Let the Bullets Fly is a return to form for Jiang, following his previous film, the rather bland magical realism-like The Sun Also Rises (2007). ‘Return to form’ for Jiang is the unexpected and unbridled way that he plays with genres. His second film as a director, Devils on the Doorstep (2000), takes place towards the end of the Japanese occupation of China in the 1940s, upends the war film, and interrogates Chinese historiography and attitudes of the Asia Pacific War in the process. Though not a war film, Let the Bullets Fly taps into the epic sweep of ironic situations, earthy drawn characters, and great narrative tension of Devils on the Doorstep. Like Devils on the Doorstep, Let the Bullets Fly takes place in a small town, this time in the Sichuan province. Also like Devils on the Doorstep, Let the Bullets Fly lays bare the sometimes sadomasochistic dynamics that constitute the running of a small town among the leaders of the community. In Devils on the Doorstep, the townsfolk endlessly discuss, bicker, and cooperate as to what to do with a Japanese soldier and Chinese translator that fall into their laps. In Let the Bullets Fly, bandit leader Zhang (Jiang), gangster Huang (Chow Yun-fat)—who has made Goose Town his headquarters—and wily conman Tang (Ge You) butt heads, minds, and words in the struggle for power in the town.
With Let the Bullets Fly, Jiang plays exuberantly with the western genre. Such exuberance expresses itself in the first sequence, when Zhang and his group of bandits stop a train on its way to Goose Town. The train’s passengers are governor Ma Bangde (played by Feng Xiaogang, no less), his secretary Tang, and Tang’s wife (Carina Lau). In the process, Ma dies, Zhang takes up his identity and Tang’s wife as his own, and spares Tang’s life by making him his secretary. They then mosey on in to Goose Town, a town not unlike the one sunk in chaos and populated with hungry peasants in Kurosawa Akira’s Yojimbo (1960). With that, the series of power tug-of-wars begins between Zhang and Huang, with Tang in the middle and ready to be swayed by the one who currently has the upper hand.

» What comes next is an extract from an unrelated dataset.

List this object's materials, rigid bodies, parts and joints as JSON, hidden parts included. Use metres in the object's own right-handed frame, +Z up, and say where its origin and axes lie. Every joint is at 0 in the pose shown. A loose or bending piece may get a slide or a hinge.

While Zhang wants to finagle Huang’s money and give it to the poor, and later on avenge the deaths of several of his bandit cohorts, Huang hopes to run Zhang and company quickly out of town, with the use of an inane body double, among other things. In their duels, more often than not words take the place of guns or swords. Due to Jiang’s meticulous attention to rhythm, elocution, and editing, all of the suspense, vanity, and degrees of masculine performance that go into such confrontations comically emerge, such as in the rapid-fire first official meeting at a table between Zhang, Huang, and Tang.

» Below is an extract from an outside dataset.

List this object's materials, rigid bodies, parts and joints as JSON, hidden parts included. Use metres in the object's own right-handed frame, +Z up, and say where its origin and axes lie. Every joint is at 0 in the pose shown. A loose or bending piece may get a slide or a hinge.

With Huang and his body double and Zhang constantly changing his biography so as to not reveal his identity, the multiple levels of role-playing, meaning, and comedy between characters are numerous. As a result, the film has the lovely feel of a joint circus-carnival, with Jiang (as director and Zhang) the ringmaster and MC juggling all of these elements with aplomb. In particular, Zhang’s band of bandits, with its coded bird calls and scenes in which each member utters a line of dialogue and plays against the others’ lines to wonderful comic effect, is like a circus or carnival act unto itself. What makes the comedy sharp and surprising is the film’s great equilibrium of quiet and loud, of quick-fire dialogue and more normally paced exchanges, to temper the flow of humour, elaborate narrative information and development, and action scenes. This equilibrium is in no small part due to the cast—led by Jiang, Chow, and Ge (who steals practically every scene)—as it brings to life such engaging and nearly cartoon-like characters. Though Let the Bullets Fly is a masculine world, actresses Zhou Yun as one of Huang’s prostitutes and Lau as Tang’s wife need to be singled out, especially Lau, for going neck and neck with the guys, in their limited amount of screen time.

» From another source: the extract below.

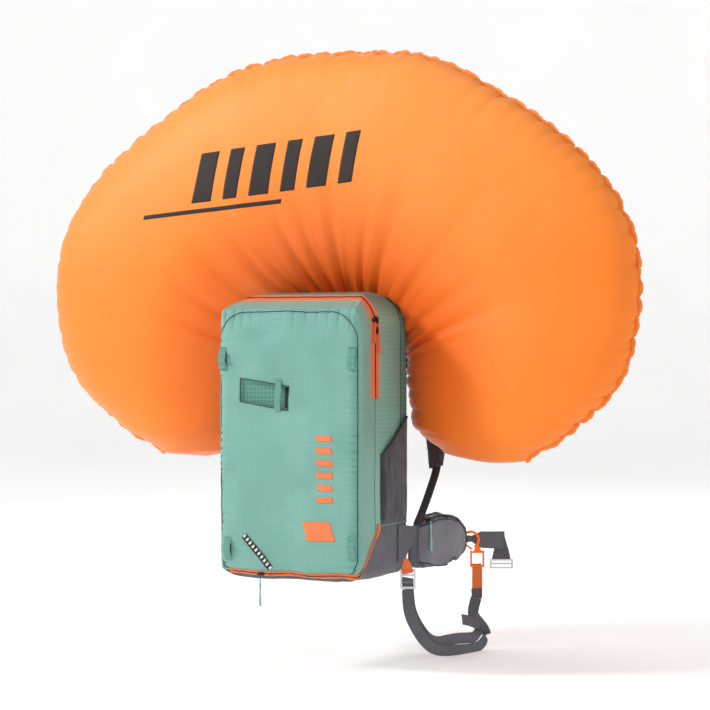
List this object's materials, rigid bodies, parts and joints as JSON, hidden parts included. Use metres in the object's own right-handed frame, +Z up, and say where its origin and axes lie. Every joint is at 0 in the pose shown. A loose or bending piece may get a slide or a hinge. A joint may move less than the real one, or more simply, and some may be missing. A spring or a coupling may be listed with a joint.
{
  "type": "avalanche airbag backpack",
  "caption": "Ski-touring backpack with zipped flap, hip belt and leg strap, its horseshoe avalanche airbag inflated round the top and sides.",
  "frame": {"origin": "centre of the lumbar pad's face, where the pack rests on the wearer's back", "axes": "+Y towards the wearer, +X towards the wearer's right, +Z up"},
  "size_m": [1.3886, 0.6262, 1.2911],
  "materials": {
    "mint_fabric": "matte",
    "green_fabric": "matte",
    "grey_fabric": "matte",
    "stretch_fabric": "matte",
    "zip_tape_orange": "matte",
    "orange_webbing": "matte",
    "grey_webbing": "matte",
    "patterned_webbing": "matte",
    "mint_cord": "matte",
    "orange_cord": "matte",
    "airbag_fabric": "satin",
    "liner_fabric": "matte",
    "padding": "matte",
    "board_plastic": "matte",
    "black_plastic": "satin",
    "orange_plastic": "satin",
    "plain_aluminium": "satin",
    "orange_aluminium": "satin",
    "green_board": "satin",
    "cell_wrap": "satin"
  },
  "bodies": {
    "bag": {"lower_front": "mint_fabric", "ski_loops_lower": "grey_fabric", "main_gusset": "mint_fabric", "main_zip_tape": "zip_tape_orange", "rear_gusset": "mint_fabric", "base_shell": "grey_fabric", "base_zip_tape": "zip_tape_orange", "side_pocket_right": "stretch_fabric", "side_pocket_left": "stretch_fabric", "dividers": "liner_fabric", "back_panel": "board_plastic", "back_pads": "padding", "frame_stays": "plain_aluminium", "harness_yoke": "black_plastic", "tool_strap": "patterned_webbing", "strap_wings": "grey_fabric", "leg_strap_tab": "orange_webbing", "leg_strap": "grey_webbing", "leg_strap_tail": "grey_webbing", "lower_webbing": "grey_webbing", "upper_slider": "black_plastic", "airbag_neck": "airbag_fabric", "airbag": "airbag_fabric", "inflator_housing": "black_plastic", "inflator_cover": "black_plastic", "fan_motor": "plain_aluminium", "supercapacitors": "cell_wrap", "battery_cells": "cell_wrap", "control_board": "green_board"},
    "front_flap": {"front_flap": "mint_fabric", "flap_zip_tape": "zip_tape_orange", "tool_slot": "grey_fabric", "ski_loops_upper": "mint_fabric"},
    "main_slider": {"main_slider": "black_plastic"},
    "main_pull": {"main_pull": "orange_cord"},
    "upper_pull": {"upper_pull": "orange_cord"},
    "base_slider": {"base_slider": "black_plastic"},
    "base_pull": {"base_pull": "mint_cord"},
    "hip_fin_right": {"hip_fin_right": "padding", "hip_pocket_right": "grey_fabric", "hip_webbing_right": "grey_webbing", "hip_buckle": "plain_aluminium", "leg_hook": "orange_aluminium", "leg_strap_end": "orange_webbing"},
    "hip_fin_left": {"hip_fin_left": "padding", "hip_pocket_left": "grey_fabric", "hip_webbing_left": "grey_webbing"},
    "hip_pull_right": {"hip_pull_right": "mint_cord"},
    "hip_pull_left": {"hip_pull_left": "mint_cord"},
    "hook_gate": {"hook_gate": "orange_aluminium"},
    "leg_buckle": {"leg_buckle": "plain_aluminium"},
    "shoulder_strap_right": {"shoulder_strap_right": "padding"},
    "shoulder_strap_left": {"shoulder_strap_left": "padding", "trigger_pouch": "grey_fabric"},
    "sternum_half_right": {"sternum_half_right": "black_plastic"},
    "sternum_half_left": {"sternum_half_left": "black_plastic"},
    "trigger_handle": {"trigger_handle": "orange_plastic"},
    "fan_impeller": {"fan_impeller": "black_plastic"},
    "check_valve": {"check_valve": "board_plastic"},
    "power_switch": {"power_switch": "orange_plastic"}
  },
  "joints": [
    {"name": "front_flap_open", "type": "hinge", "parent": "bag", "child": "front_flap", "pos_m": [0, -0.262, 0.228], "axis": [1, 0, 0], "range_deg": [0, 60]},
    {"name": "main_slider_travel", "type": "slide", "parent": "bag", "child": "main_slider", "axis": [0, 0, -1], "range_m": [0, 0.115]},
    {"name": "main_pull_swing", "type": "hinge", "parent": "main_slider", "child": "main_pull", "pos_m": [0.1724, -0.186, 0.4195], "axis": [0, -1, 0], "range_deg": [0, 120]},
    {"name": "upper_pull_swing", "type": "hinge", "parent": "bag", "child": "upper_pull", "pos_m": [0.1702, -0.199, 0.4405], "axis": [0, -1, 0], "range_deg": [0, 120]},
    {"name": "base_slider_travel", "type": "slide", "parent": "bag", "child": "base_slider", "axis": [1, 0, 0], "range_m": [-0.03, 0.15]},
    {"name": "base_pull_swing", "type": "hinge", "parent": "base_slider", "child": "base_pull", "pos_m": [-0.063, -0.261, -0.086], "axis": [1, 0, 0], "range_deg": [-60, 10]},
    {"name": "hip_fin_right_swing", "type": "hinge", "parent": "bag", "child": "hip_fin_right", "pos_m": [0.156, -0.016, 0], "axis": [0, 0, -1], "range_deg": [-10, 30]},
    {"name": "hip_fin_left_swing", "type": "hinge", "parent": "bag", "child": "hip_fin_left", "pos_m": [-0.156, -0.016, 0], "axis": [0, 0, 1], "range_deg": [-10, 30]},
    {"name": "hip_pull_right_swing", "type": "hinge", "parent": "hip_fin_right", "child": "hip_pull_right", "pos_m": [0.187, 0.038, 0.0225], "axis": [-0.11, -0.9939, 0], "range_deg": [0, 90]},
    {"name": "hip_pull_left_swing", "type": "hinge", "parent": "hip_fin_left", "child": "hip_pull_left", "pos_m": [-0.187, 0.038, 0.0225], "axis": [-0.11, 0.9939, 0], "range_deg": [0, 90]},
    {"name": "hook_gate_swing", "type": "hinge", "parent": "hip_fin_right", "child": "hook_gate", "pos_m": [0.1937, 0.2463, -0.057], "axis": [-0.4384, 0.8988, 0], "range_deg": [0, 12], "stiffness_Nm_per_rad": 0.02, "springref_deg": -28.65},
    {"name": "leg_buckle_swing", "type": "hinge", "parent": "bag", "child": "leg_buckle", "pos_m": [0.165, -0.029, -0.082], "axis": [0.8988, 0.4384, 0], "range_deg": [-12, 12]},
    {"name": "shoulder_strap_right_swing", "type": "hinge", "parent": "bag", "child": "shoulder_strap_right", "pos_m": [0, -0.002, 0.378], "axis": [1, 0, 0], "range_deg": [-8, 10]},
    {"name": "shoulder_strap_left_swing", "type": "hinge", "parent": "bag", "child": "shoulder_strap_left", "pos_m": [0, -0.002, 0.378], "axis": [1, 0, 0], "range_deg": [-8, 10]},
    {"name": "sternum_right_height", "type": "slide", "parent": "shoulder_strap_right", "child": "sternum_half_right", "axis": [0, 0.1903, -0.9817], "range_m": [0, 0.025]},
    {"name": "sternum_left_height", "type": "slide", "parent": "shoulder_strap_left", "child": "sternum_half_left", "axis": [0, 0.1903, -0.9817], "range_m": [0, 0.025]},
    {"name": "trigger_pull", "type": "slide", "parent": "shoulder_strap_left", "child": "trigger_handle", "axis": [0, 0, -1], "range_m": [0, 0.04]},
    {"name": "fan_spin", "type": "hinge", "parent": "bag", "child": "fan_impeller", "pos_m": [0.03, -0.048, 0.362], "axis": [0, 1, 0], "continuous": true},
    {"name": "check_valve_open", "type": "hinge", "parent": "bag", "child": "check_valve", "pos_m": [0, -0.0545, 0.4246], "axis": [1, 0, 0], "range_deg": [0, 64]},
    {"name": "power_switch_travel", "type": "slide", "parent": "bag", "child": "power_switch", "axis": [0, 0, 1], "range_m": [0, 0.008]}
  ],
  "couplings": [
    {"joint": "shoulder_strap_left_swing", "follows": "shoulder_strap_right_swing", "ratio": 1},
    {"joint": "sternum_left_height", "follows": "sternum_right_height", "ratio": 1}
  ]
}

What makes the comedy sharp and surprising is the film’s great equilibrium of quiet and loud, of quick-fire dialogue and more normally paced exchanges, to temper the flow of humour, elaborate narrative information and development, and action scenes.
At a visual level, Jiang also achieves a nice equilibrium of wide open spaces of action (e.g. the opening train hijacking sequence, the uprising by the town’s inhabitants) and funny conversational scenes in close quarters (e.g. the bedroom scenes with Zhang and Tang’s wife, those with Zhang’s band of bandits). In each case, Jiang populates the frame with a richness of details (dialogue, décor, gesture) that may overwhelm some spectators while also winning over others. If given such ample and varied room in which to play, the will to play is that much greater. As a result, Let the Bullets Fly provides immense spectatorial pleasure and takes up a notch the evolution of the Chinese blockbuster.